Orangutan Confirms Nepal Practice Bootcamp Ahead of Esports World Cup 2026
For the first time, two Indian rosters will walk into a PUBG Mobile World Cup together. Orangutan and GodLike have both locked their Paris tickets, and now comes the harder part: actually being ready when the Group Stage begins on August 6.

Twenty-five days in Nepal — how Orangutan and GodLike are choosing pressure over comfort
Why Nepal, and why it matters
PUBG Mobile remains unavailable in India. Krafton's answer — Battlegrounds Mobile India — has kept the competitive scene alive domestically, but it is not the same client, not the same servers, not the same muscle memory that top international rosters carry into every match. Indian squads who have travelled abroad for PMGC or other global events know the gap intimately. Orangutan and True Rippers both fell short of the Grand Finals at PMGC 2025, a result that clearly stung.
Nepal offers what India cannot right now: direct access to the global PUBG Mobile build, scrims against non-BGMI teams, and the kind of high-latency conditioning that forces players to sharpen rotations and pre-fire timing under real conditions. Twenty-five days is not a holiday. It is a pressure chamber.
What each team brings to the bootcamp
GodLike arrive as BMPS 2026 champions, Manya's leadership pulling them through a stacked domestic bracket. Orangutan topped the Krafton India Esports Points standings under Aaru, a quieter path but no less convincing. Both rosters have proven they can dominate the Indian meta. The question hovering over this bootcamp is whether that dominance translates when Alpha7, Aurora, 4Thrives, All Gamers, ULF and twenty-six other hungry squads are across the lobby.

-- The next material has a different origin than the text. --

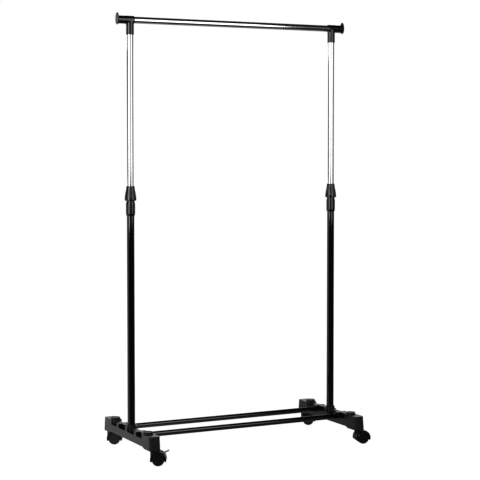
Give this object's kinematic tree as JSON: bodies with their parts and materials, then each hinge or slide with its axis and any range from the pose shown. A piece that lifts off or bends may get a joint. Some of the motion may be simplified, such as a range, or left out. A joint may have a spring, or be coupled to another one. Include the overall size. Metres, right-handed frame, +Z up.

For India's mobile esports community, watching two teams share a practice camp carries its own significance — the rivalry that fuels BMPS weekends has to become collaboration when the opponent wears a different flag.
The stakes behind the window
August 16 in Paris will close the 32-team bracket and crown a champion. Before that, three rounds — Group Stage, Survival, and Grand Finals — will test every roster's composure. For Orangutan and GodLike, the Nepal bootcamp is where that composure gets forged or fails. Fans who have followed the grind from grassroots scrims to LAN qualifiers will be watching not just the results, but how these players carry themselves through twenty-five days of concentrated, unfamiliar pressure — because that is often where tournaments are truly won or lost.